> **Task requirements**
Restate, word for word, every line of the data.

>> Start

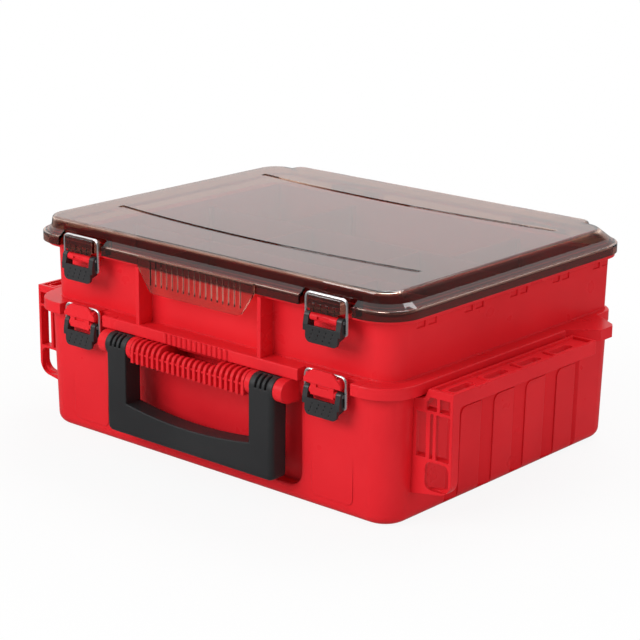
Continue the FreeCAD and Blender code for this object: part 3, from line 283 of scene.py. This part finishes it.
at_catches = span(tree, sideways, start=0.110, end=0.116)
near_walls = blend_colours(tree, at_catches, tint_by_height(skirt, brown, deep),
                           tint_by_height(brown, brown, deep))
rear_left = (-0.65, 0.76, 0)
rearward = node(tree, "VectorMath", {0: where, 1: rear_left}, operation="DOT_PRODUCT")
far_side = span(tree, rearward.outputs["Value"], start=0.0, end=0.04)
depth = blend_colours(tree, far_side, near_walls, tint_by_height(brown, amber, amber))
thin = blend_colours(tree, uneven(tree, where, scale=7.0, detail=2.0),
                     (0.42, 0.29, 0.25, 1), (0.46, 0.33, 0.29, 1))
ripple = node(tree, "Bump", {"Strength": 0.05, "Distance": 0.0004,
                             "Height": noise(tree, where, scale=30.0)})
clear = node(tree, "BsdfPrincipled", {
    "Transmission Weight": 1.0, "IOR": 1.58,
    "Base Color": blend_colours(tree, 1.0, thin, depth, blend_type="MULTIPLY"),
    "Roughness": uneven(tree, where, scale=60.0, detail=4.0, low=0.0, high=0.02),
    "Normal": ripple.outputs["Normal"]})
passing = node(tree, "BsdfTransparent", {"Color": (0.48, 0.36, 0.32, 1)})
pick = node(tree, "MixShader", {0: node(tree, "LightPath").outputs["Is Shadow Ray"],
                                1: clear.outputs[0], 2: passing.outputs[0]})
tree.links.new(pick.outputs[0], out.inputs["Surface"])
dress(smoke, "lid")

# ---------------------------------------------------------------- handle and levers
# The handle is a matt dark grey nylon moulding with a fine spark-eroded grain, and swings on two
# pins in the recess. The four latch levers are a smoother, blacker nylon, each on its own pin.

grey_nylon = moulded("grey_nylon", dark=(0.018, 0.0185, 0.020), light=(0.026, 0.0265, 0.028),
                     roughness=(0.42, 0.52), peel_scale=1600.0, peel=0.35, edge=0.0022,
                     specular=0.30)
dress(grey_nylon, "carry_handle")
black_nylon = moulded("black_nylon", dark=(0.020, 0.020, 0.021), light=(0.031, 0.031, 0.033),
                      roughness=(0.30, 0.40), peel_scale=1400.0, peel=0.2, edge=0.0004,
                      specular=0.5)
dress(black_nylon, "lid_lever_left", "lid_lever_right", "tray_lever_left", "tray_lever_right")

# ---------------------------------------------------------------- wire bails and pins
# Bright plated spring wire bent into loops, and plain steel pins in the levers, the hinges and
# the handle. The metal is faintly uneven in colour and gloss.

dulling = 0.86
for name, bright, (smoothest, roughest), member in (
        ("plated_wire", (0.86, 0.86, 0.87), (0.26, 0.36), "bail"),
        ("steel_rod", (0.56, 0.56, 0.57), (0.22, 0.34), "pin")):
    metal, tree, out = new_material(name)
    where = node(tree, "TexCoord").outputs["Object"]
    dull = [dulling * channel for channel in bright]
    cloud = noise(tree, where, scale=240.0, detail=4.0)
    face = node(tree, "BsdfPrincipled", {
        "Metallic": 1.0, "Base Color": blend_colours(tree, cloud, (*dull, 1), (*bright, 1)),
        "Roughness": uneven(tree, where, scale=700.0, detail=3.0, low=smoothest, high=roughest),
        "Normal": rounded(tree, radius=0.0006)})
    tree.links.new(face.outputs[0], out.inputs["Surface"])
    dress(metal, *[part for part in nodes if member in part])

>> End

> **Exercise solution**
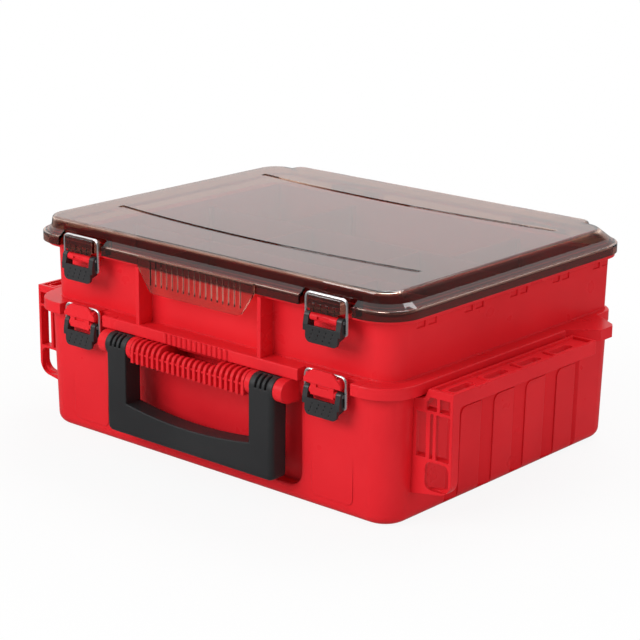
Continue the FreeCAD and Blender code for this object: part 3, from line 283 of scene.py. This part finishes it.
at_catches = span(tree, sideways, start=0.110, end=0.116)
near_walls = blend_colours(tree, at_catches, tint_by_height(skirt, brown, deep),
                           tint_by_height(brown, brown, deep))
rear_left = (-0.65, 0.76, 0)
rearward = node(tree, "VectorMath", {0: where, 1: rear_left}, operation="DOT_PRODUCT")
far_side = span(tree, rearward.outputs["Value"], start=0.0, end=0.04)
depth = blend_colours(tree, far_side, near_walls, tint_by_height(brown, amber, amber))
thin = blend_colours(tree, uneven(tree, where, scale=7.0, detail=2.0),
                     (0.42, 0.29, 0.25, 1), (0.46, 0.33, 0.29, 1))
ripple = node(tree, "Bump", {"Strength": 0.05, "Distance": 0.0004,
                             "Height": noise(tree, where, scale=30.0)})
clear = node(tree, "BsdfPrincipled", {
    "Transmission Weight": 1.0, "IOR": 1.58,
    "Base Color": blend_colours(tree, 1.0, thin, depth, blend_type="MULTIPLY"),
    "Roughness": uneven(tree, where, scale=60.0, detail=4.0, low=0.0, high=0.02),
    "Normal": ripple.outputs["Normal"]})
passing = node(tree, "BsdfTransparent", {"Color": (0.48, 0.36, 0.32, 1)})
pick = node(tree, "MixShader", {0: node(tree, "LightPath").outputs["Is Shadow Ray"],
                                1: clear.outputs[0], 2: passing.outputs[0]})
tree.links.new(pick.outputs[0], out.inputs["Surface"])
dress(smoke, "lid")

# ---------------------------------------------------------------- handle and levers
# The handle is a matt dark grey nylon moulding with a fine spark-eroded grain, and swings on two
# pins in the recess. The four latch levers are a smoother, blacker nylon, each on its own pin.

grey_nylon = moulded("grey_nylon", dark=(0.018, 0.0185, 0.020), light=(0.026, 0.0265, 0.028),
                     roughness=(0.42, 0.52), peel_scale=1600.0, peel=0.35, edge=0.0022,
                     specular=0.30)
dress(grey_nylon, "carry_handle")
black_nylon = moulded("black_nylon", dark=(0.020, 0.020, 0.021), light=(0.031, 0.031, 0.033),
                      roughness=(0.30, 0.40), peel_scale=1400.0, peel=0.2, edge=0.0004,
                      specular=0.5)
dress(black_nylon, "lid_lever_left", "lid_lever_right", "tray_lever_left", "tray_lever_right")

# ---------------------------------------------------------------- wire bails and pins
# Bright plated spring wire bent into loops, and plain steel pins in the levers, the hinges and
# the handle. The metal is faintly uneven in colour and gloss.

dulling = 0.86
for name, bright, (smoothest, roughest), member in (
        ("plated_wire", (0.86, 0.86, 0.87), (0.26, 0.36), "bail"),
        ("steel_rod", (0.56, 0.56, 0.57), (0.22, 0.34), "pin")):
    metal, tree, out = new_material(name)
    where = node(tree, "TexCoord").outputs["Object"]
    dull = [dulling * channel for channel in bright]
    cloud = noise(tree, where, scale=240.0, detail=4.0)
    face = node(tree, "BsdfPrincipled", {
        "Metallic": 1.0, "Base Color": blend_colours(tree, cloud, (*dull, 1), (*bright, 1)),
        "Roughness": uneven(tree, where, scale=700.0, detail=3.0, low=smoothest, high=roughest),
        "Normal": rounded(tree, radius=0.0006)})
    tree.links.new(face.outputs[0], out.inputs["Surface"])
    dress(metal, *[part for part in nodes if member in part])